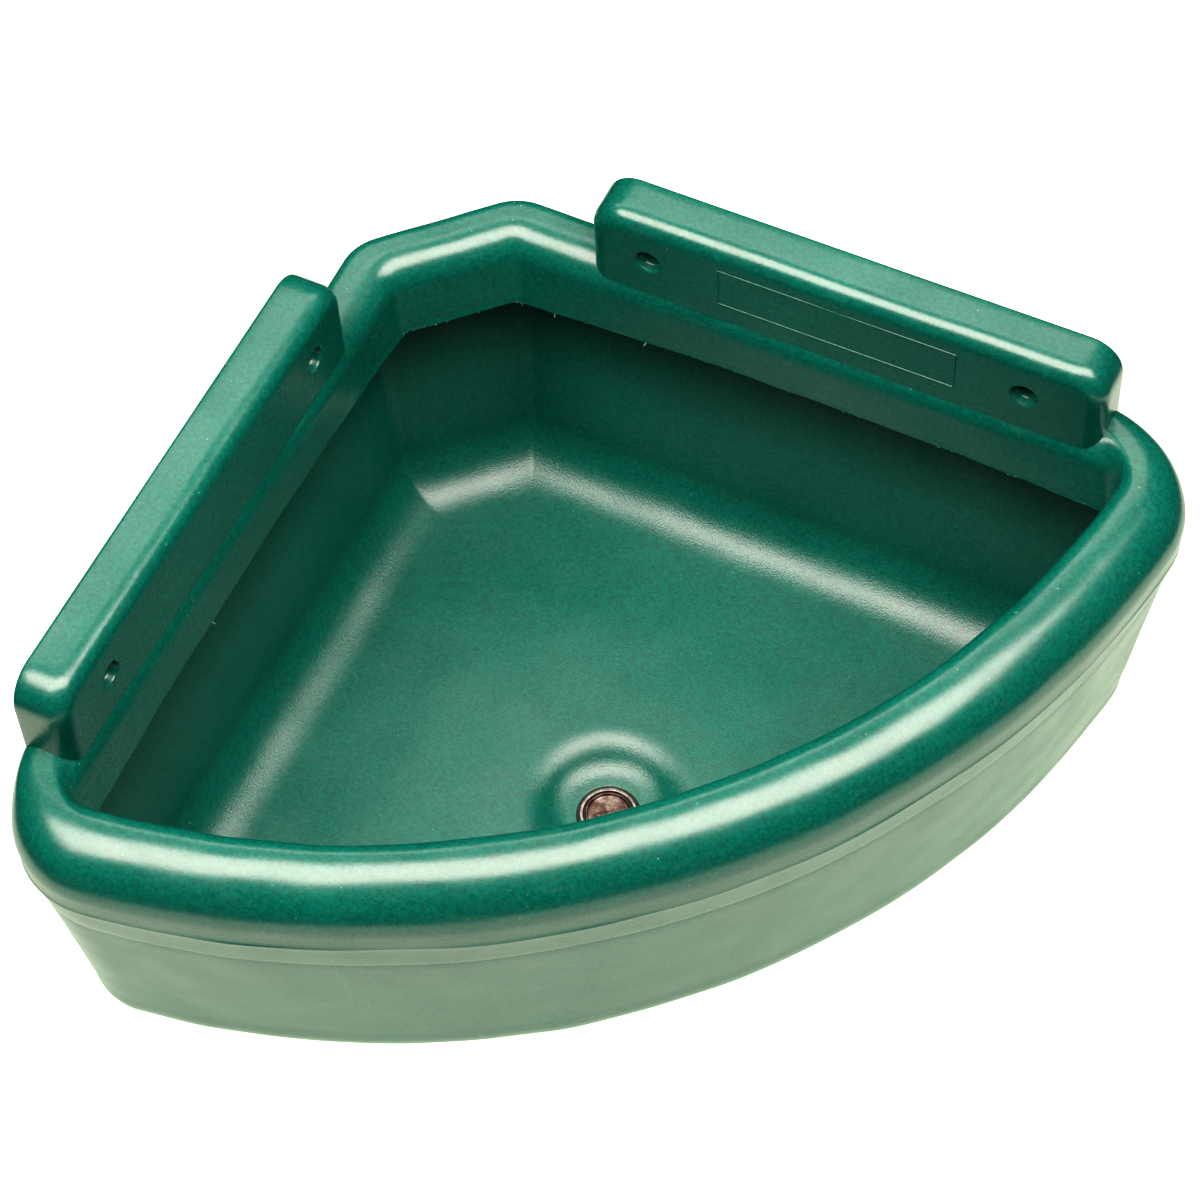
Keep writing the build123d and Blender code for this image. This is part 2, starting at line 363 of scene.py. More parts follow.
# %% [markdown]
# ## The profile
# Cut through anywhere, the wall of the tub is the same path: from the sawn edge up the inner lip, over the
# shoulder, across the ledge, round the outer roll, down the skirt, in over a bevel, down the drafted side,
# round the base, and under the floor to the drain. The inside is the same path 5 mm further in. Heights and
# insets along that path are arrays, and each pair of them is one outline.

# %% Heights and insets
SKIN = 0.005
FRONT_RADIUS, FRONT_CORNER = 0.664, 0.070
FLAT_REACH, BACK_CORNER = 0.092, 0.040
RIM_TOP, ROLL_RADIUS, BACK_EDGE = 0.004, 0.040, 0.010
SKIRT_BOTTOM, BEVEL_BOTTOM, BASE_BOTTOM, BASE_RADIUS = -0.056, -0.090, -0.284, 0.050
FRONT_BEVEL, WALL_BEVEL, FRONT_DRAFT, WALL_DRAFT = 0.008, 0.007, 8.2, 5.6
SKIRT_LEAN = 0.0015                         # the skirt's foot is this much further in than its top
LIP_SETBACK, LIP_RADIUS, LIP_BOTTOM, LIP_LEAN = 0.048, 0.605, -0.061, 0.004
SHOULDER, WIDE_SHOULDER = 0.014, 0.025      # the rounding along the front, and along the walls
LIP_FRONT_CORNER, LIP_BACK_CORNER = 0.007, 0.010
CORNER_OPENS = 1.7                          # how much faster a front corner gets rounder than the lip opens
LIP_BOW = 0.006                             # the lip bends this far towards the wall in mid-length


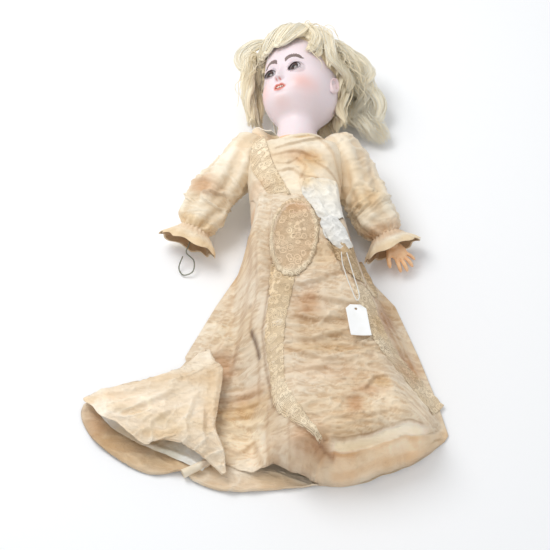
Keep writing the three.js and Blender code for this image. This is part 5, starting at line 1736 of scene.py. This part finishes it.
def scalp(turn, y, lift=0.0):
    """A point over the skull: turn goes round the head from its face to its left, y is its height."""
    depth, half, back = (float(curve(HEAD[:, 0], HEAD[:, k], y)) for k in (1, 2, 3))
    c, s = np.cos(turn), np.sin(turn)
    out = lift * smooth(158, 140, y)
    return from_head([(half + out) * s, y + lift * smooth(120, 158, y),
                      ((depth if c > 0 else back) + out) * c])


def lock(rng, line, wide, wave, cycles, strands=14, steps=26, tone=0.5, core=True):
    """One lock of hair: a soft flat body and the fine strands over it, which wave together."""
    line = spline(line, steps)
    t = np.linspace(0, 1, steps)
    _, side, rise = frames(line)
    phase = rng.uniform(0, 6.28)
    width = wide * (.3 + .7 * np.sin(np.pi * np.clip(t * .8 + .16, 0, 1)) ** .6) * smooth(1.06, .8, t)
    swing = wave * smooth(0, .25, t) * np.sin(cycles * 6.28 * t + phase)
    bob = .55 * wave * smooth(0, .25, t) * np.cos(cycles * 6.28 * t + phase)
    middle = line + side * swing[:, None] + rise * bob[:, None]
    middle[:, 2] = np.maximum(middle[:, 2], 1.2 + width * .45)
    p, f, q = tube(middle, np.maximum(width * .8, .15), 10, flat=.5)
    pieces = [(p, f, q * [6, 1, 1] + [rng.uniform(0, 60), 0, rng.uniform(0, 9)], tone * .8)] if core else []
    for _ in range(strands):
        angle = rng.uniform(0, 2 * np.pi)
        far = rng.uniform(.7 if core else .1, 1.15) + (rng.uniform() < .2) * .45
        own = rng.uniform(.1, .5) * np.sin(rng.uniform(5, 9) * t + rng.uniform(0, 6.28))[:, None]
        stray = rng.uniform(-1, 1, 3) * (t ** 2 * wide * .35)[:, None]
        path = middle + (side * (np.cos(angle + .8 * t) * far * width * .85)[:, None]
                         + rise * (np.sin(angle + .8 * t) * far * width * .5)[:, None]) + stray + side * own
        thickness = rng.uniform(.28, .6) * (1 - .8 * smooth(.6, 1.0, t))
        path[:, 2] = np.maximum(path[:, 2], thickness + .5)
        p, f, q = tube(path, thickness, 4)
        pieces.append((p, f, q + [rng.uniform(0, 60), 0, rng.uniform(0, 9)],
                       np.clip(tone + rng.uniform(-.3, .35), 0, 1)))
    return pieces


def lock_row(rng, count, wide, wave, cycles, strands, tones, course, core=True):
    """Locks side by side: course(f, g) is the line of one, f from 0 to 1 along the row and g by chance."""
    pieces = []
    for k in range(count):
        line = course(k / (count - 1), rng.uniform(-1, 1))
        bends = cycles if np.isscalar(cycles) else rng.uniform(*cycles)
        pieces += lock(rng, line, wide, wave, bends, strands, tone=rng.uniform(*tones), core=core)
    return pieces


def hair_colour(tone, count):
    """The colour of hair, from deep at tone 0 to light at 1, repeated for count points."""
    shades = np.array([shade[:3] for shade in HAIR])
    place = np.clip(tone, 0, 1) * (len(shades) - 1.001)
    k = int(place)
    return np.tile(mix(shades[k], shades[k + 1], place - k), (count, 1))


def crown_locks(rng):
    """The layer that covers the cap all round, from the crown down to the cap's edge."""
    pieces = []
    for turn in np.linspace(-np.pi, np.pi, 45)[:-1]:
        low = float(np.interp(abs(turn), *zip(*CAP_EDGE))) - 3
        sway = rng.uniform(-.12, .12)
        line = [scalp(turn * .4 + .3, 156, 3), scalp(turn * .8 + .1, 146, 6)]
        line += [scalp(turn + sway, mix(140, low, f), 6.5) for f in (.15, .5, 1)]
        pieces += lock(rng, line, rng.uniform(6.5, 8.5), 1.8, rng.uniform(1.2, 2.0), 12, tone=.62)
    return pieces


def face_locks(rng):
    """Curls over the brow and the waves that sweep past the temple."""
    lines = []
    for turn in np.linspace(-.85, .55, 12):
        tip = turn - .28 + rng.uniform(-.08, .08)
        lines.append(([scalp(turn * .5 + .35, 154, 5), scalp(turn + .2, 144, 11), scalp(turn, 129, 10),
                       scalp(tip, 119 + rng.uniform(-2, 3), 7), scalp(tip - .16, 125, 6)], 4.2, 1.4, .8))
    for k in range(7):
        f = k / 6
        lines.append(([scalp(.4, 156, 5), scalp(.55 + .25 * f, 146, 12),
                       scalp(.85 + .12 * f, 130 - 4 * f, 11),
                       scalp(.8 + .2 * f, 115 - 5 * f, 8 - 2 * f), scalp(.66 + .3 * f, 108 - 6 * f, 4.5)],
                      4.6, 1.6, .9))
    for k in range(8):
        f = k / 7
        lines.append(([scalp(.8, 152, 7), scalp(1.0 + .2 * f, 138, 12), scalp(1.15 + .1 * f, 118, 11 + 2 * f),
                       scalp(1.3 + .12 * f, 105, 9 + 3 * f), scalp(1.72 + .16 * f, 98 - 3 * f, 13 + 3 * f),
                       scalp(2.0 + .1 * f, 84, 10)], 4.8, 1.8, 1.0))
    for k in range(6):
        f = k / 5
        lines.append(([scalp(-.5, 154, 5), scalp(-.8 - .1 * f, 142, 12), scalp(-1.05 - .1 * f, 126, 14),
                       scalp(-1.15 - .1 * f, 112, 12), scalp(-1.3 - .1 * f, 100, 10)], 4.6, 1.6, 1.0))
    return [piece for line, wide, wave, cycles in lines
            for piece in lock(rng, line, wide, wave, cycles, 16, tone=rng.uniform(.6, .9))]


def right_locks(rng):
    """The long lock beside the right cheek and the loose curl that stands out above it."""
    pieces = lock_row(rng, 15, 6.2, 3.0, (1.3, 2.0), 16, (.45, .75), lambda f, g: [
        scalp(-1.2 - .6 * f, 128, 8), (-53 - 4 * f, 320 + 3 * g, 66 - 22 * f),
        (-58 + 3 * g, 294, 54 - 24 * f), (-58 + 8 * f, 266 + 3 * g, 44 - 20 * f),
        (-54 + 5 * g + 8 * f, 240 - 4 * f, 32 - 14 * f)])
    # darker-toned hair close to the cheek: painted shade between the face and the long lock
    pieces += lock_row(rng, 12, 5.0, 2.0, 1.4, 12, (.15, .4), lambda f, g: [
        scalp(-1.5 - .5 * f, 112, 5), (-48 + 2 * g, 308, 40 - 10 * f), (-46 + 2 * g, 276, 32 - 10 * f),
        (-42 - 4 * f, 246 + 2 * g, 24 - 8 * f)])
    pieces += lock_row(rng, 12, 4.4, 1.0, 1.0, 14, (.7, .95), lambda f, g: [
        scalp(-1.0, 148, 8), (-46 + 4 * f, 352 - 7 * f + g, 60), (-66 + 8 * f + g, 342 - 6 * f, 56),
        (-73 + 9 * f + g, 328 + g, 52), (-66 + 4 * f, 314 + 4 * f + g, 50), (-56 + g, 322 - 8 * f, 54)])
    return pieces


def left_locks(rng):
    """The mass of big curls that spreads beside the left ear and over the shoulder."""
    pieces = []
    for k in range(26):  # from the crown outward and down
        f, g = (k % 13) / 12, rng.uniform(-1, 1)
        deep = k // 13
        reach = 82 + 14 * f
        line = [scalp(1.2 + .8 * f, 136 - 8 * deep, 9), (60 + 12 * f, 346 - 18 * f, 58 - 26 * deep),
                (reach + 3 * g, 326 - 12 * f, 44 - 24 * deep),
                (reach - 4 + 4 * g, 300 - 6 * f, 34 - 20 * deep),
                (reach + 12 + 3 * g, 284 - 8 * f, 26 - 14 * deep), (reach + 8 * g, 268, 20 - 10 * deep)]
        pieces += lock(rng, line, 6.2, 4.6, rng.uniform(1.4, 2.2), 20, tone=rng.uniform(.75, 1))
    # the lower mass that fills the hollow behind the curls
    pieces += lock_row(rng, 14, 8.0, 3.0, 1.2, 12, (.7, .9), lambda f, g: [
        (70 + 10 * f, 322 + 2 * g, 20), (82 + 10 * f, 300, 16), (78 + 22 * f, 278 + 2 * g, 13),
        (84 + 16 * f, 258, 10)])
    # the curls that roll over themselves at the outer edge
    pieces += lock_row(rng, 12, 6.2, 2.4, 1.3, 18, (.75, 1), lambda f, g: [
        (76 + 6 * g, 316 - 6 * f, 40), (96 + 4 * g, 300 - 10 * f, 36), (110 + 2 * g, 284 - 12 * f, 26),
        (106 + g, 266 - 8 * f, 18), (92 + g, 262 - 6 * f, 16), (84 + 3 * g, 272 - 6 * f, 22)])
    # loose hair that veils the curls
    pieces += lock_row(rng, 22, 6.5, 4.0, (1.4, 2.2), 14, (.7, 1), lambda f, g: [
        scalp(1.25 + .6 * f, 128 - 10 * f, 13), (72 + 14 * f, 330 - 20 * f, 50 - 14 * f),
        (86 + 16 * f, 302 - 8 * f + 5 * g, 40 - 10 * f), (84 + 20 * f, 276 + 5 * g, 32 - 8 * f),
        (76 + 30 * f, 254 + 6 * g, 24 - 6 * f)], core=False)
    # short waves behind and below the ear
    pieces += lock_row(rng, 12, 5.4, 2.8, 1.6, 14, (.6, .85), lambda f, g: [
        scalp(1.9 + .2 * f, 92, 7), (70 + 4 * g, 300 - 6 * f, 26 - 6 * f),
        (66 + 10 * f, 280 + 2 * g, 24 - 6 * f), (62 + 24 * f, 262 + 2 * g, 24 - 8 * f),
        (62 + 30 * f, 250 + 3 * g, 22 - 6 * f)])
    # thin pale ends that lie over the shoulder
    pieces += lock_row(rng, 14, 7.5, 3.0, 1.2, 26, (.75, 1), lambda f, g: [
        (66 + 20 * f, 266 + 4 * g, 24 - 4 * f), (76 + 20 * f, 252 + 5 * g, 22),
        (88 + 20 * f, 242 + 6 * g, 18), (94 + 26 * f, 228 + 6 * g, 11)], core=False)
    return pieces


def back_locks(rng):
    """The hair the head lies on."""
    pieces = []
    for k in range(16):
        turn, g = mix(2.1, 4.2, k / 15), rng.uniform(-1, 1)
        top = scalp(turn, 104, 5)
        low = scalp(turn, 58, 9)
        line = [scalp(turn, 138, 6), top, mix(top, low, .6), low, low + [8 * g, -20 + 4 * g, -4]]
        pieces += lock(rng, line, 8.0, 2.4, 1.6, 12, tone=.5)
    return pieces


def add_wig():
    rng = np.random.default_rng(11)
    pieces = crown_locks(rng) + face_locks(rng) + right_locks(rng) + left_locks(rng) + back_locks(rng)
    for k in range(90):  # loose single hairs
        side = 1 if k % 3 else -1
        root = scalp(side * rng.uniform(.6, 2.2), rng.uniform(110, 156), 11)
        away = np.array([side * rng.uniform(3, 12), rng.uniform(-12, 8), rng.uniform(-6, 6)])
        end = root + away * 1.4 + [side * 10, -rng.uniform(10, 34), -rng.uniform(2, 14)]
        pieces += lock(rng, [root, root + away, mix(root + away, end, .6) + [side * 4, 0, 3], end], .3,
                       2.5, 1.2, 1)
    points, faces, fab = gather([(p, f, q) for p, f, q, _ in pieces])
    points[:, 2] = np.maximum(points[:, 2], .7)
    tint = np.vstack([hair_colour(tone, len(p)) for p, _, _, tone in pieces])
    hair = make("mohair_wig", points, faces, "head", PAINTS["mohair"], ["mohair_wig"], fab=fab, tint=tint)
    turn, rise = np.meshgrid(np.linspace(-np.pi, np.pi, 97)[:-1], np.linspace(0, 1, 30), indexing="xy")
    y = mix(np.interp(np.abs(turn), *zip(*CAP_EDGE)), 158, rise)
    depth, half, back = (curve(HEAD[:, 0], HEAD[:, k], y) for k in (1, 2, 3))
    puff = 2.2 * smooth(0, .08, rise) + 1.0
    c, s = np.cos(turn), np.sin(turn)
    shut = np.minimum(1, np.sqrt((1 - rise) / .06))
    grid = np.stack([(half + puff) * s * shut, y + puff * smooth(130, 158, y),
                     (np.where(c > 0, depth, back) + puff) * c * shut], -1)
    points = from_head(grid.reshape(-1, 3))
    points[:, 2] = np.maximum(points[:, 2], .8)
    make("wig_cap", points, grid_faces(30, 96, True), "head", PAINTS["mohair"],
         tint=hair_colour(.1, len(points)), fab=np.stack([turn * 40, y, 0 * y], -1).reshape(-1, 3))
    return hair


add_hand()
add_limbs()
add_wire_loop()
add_wig()


# ---- the CAD pieces shown as they are -------------------------------------
def paint_shown_nodes():
    slots = {part["node"]: part["material_slot"] for part in frame["record"]["subparts"]}
    for name, node in frame["nodes"].items():
        if not node.hide_render:
            node.data.materials.clear()
            node.data.materials.append(PAINTS[slots[name]])


paint_shown_nodes()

________

▶ [AIM]: Reproduce exactly, please, only the lines from the start of the data above to the line that contains "LIP_BOW = 0.006", with both ends kept.

▶ [WORKED SOLUTION]:
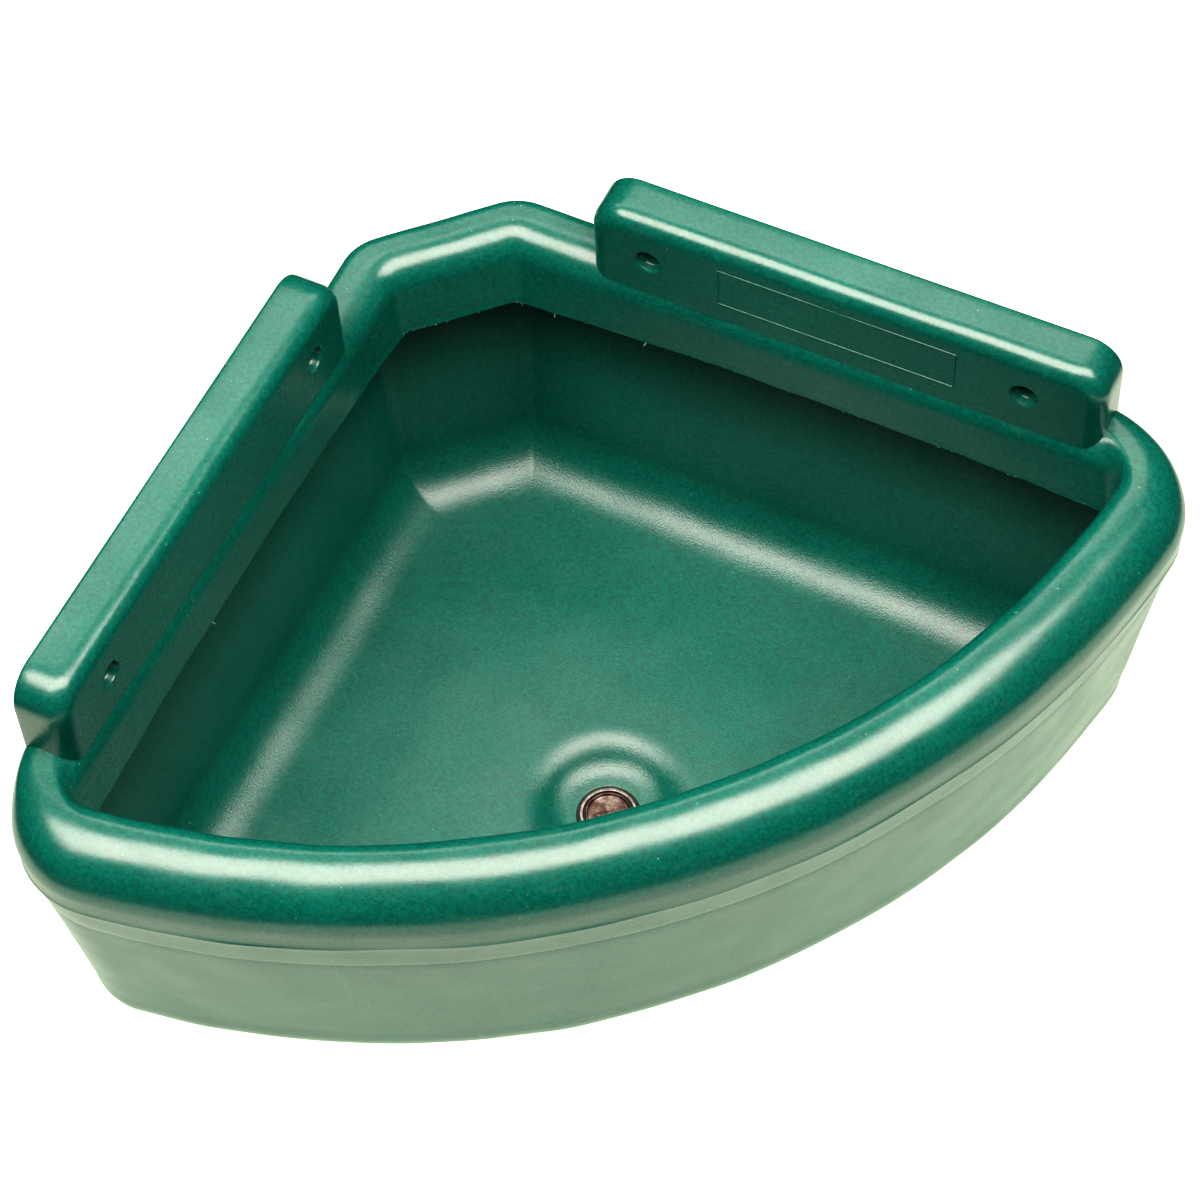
Keep writing the build123d and Blender code for this image. This is part 2, starting at line 363 of scene.py. More parts follow.
# %% [markdown]
# ## The profile
# Cut through anywhere, the wall of the tub is the same path: from the sawn edge up the inner lip, over the
# shoulder, across the ledge, round the outer roll, down the skirt, in over a bevel, down the drafted side,
# round the base, and under the floor to the drain. The inside is the same path 5 mm further in. Heights and
# insets along that path are arrays, and each pair of them is one outline.

# %% Heights and insets
SKIN = 0.005
FRONT_RADIUS, FRONT_CORNER = 0.664, 0.070
FLAT_REACH, BACK_CORNER = 0.092, 0.040
RIM_TOP, ROLL_RADIUS, BACK_EDGE = 0.004, 0.040, 0.010
SKIRT_BOTTOM, BEVEL_BOTTOM, BASE_BOTTOM, BASE_RADIUS = -0.056, -0.090, -0.284, 0.050
FRONT_BEVEL, WALL_BEVEL, FRONT_DRAFT, WALL_DRAFT = 0.008, 0.007, 8.2, 5.6
SKIRT_LEAN = 0.0015                         # the skirt's foot is this much further in than its top
LIP_SETBACK, LIP_RADIUS, LIP_BOTTOM, LIP_LEAN = 0.048, 0.605, -0.061, 0.004
SHOULDER, WIDE_SHOULDER = 0.014, 0.025      # the rounding along the front, and along the walls
LIP_FRONT_CORNER, LIP_BACK_CORNER = 0.007, 0.010
CORNER_OPENS = 1.7                          # how much faster a front corner gets rounder than the lip opens
LIP_BOW = 0.006                             # the lip bends this far towards the wall in mid-length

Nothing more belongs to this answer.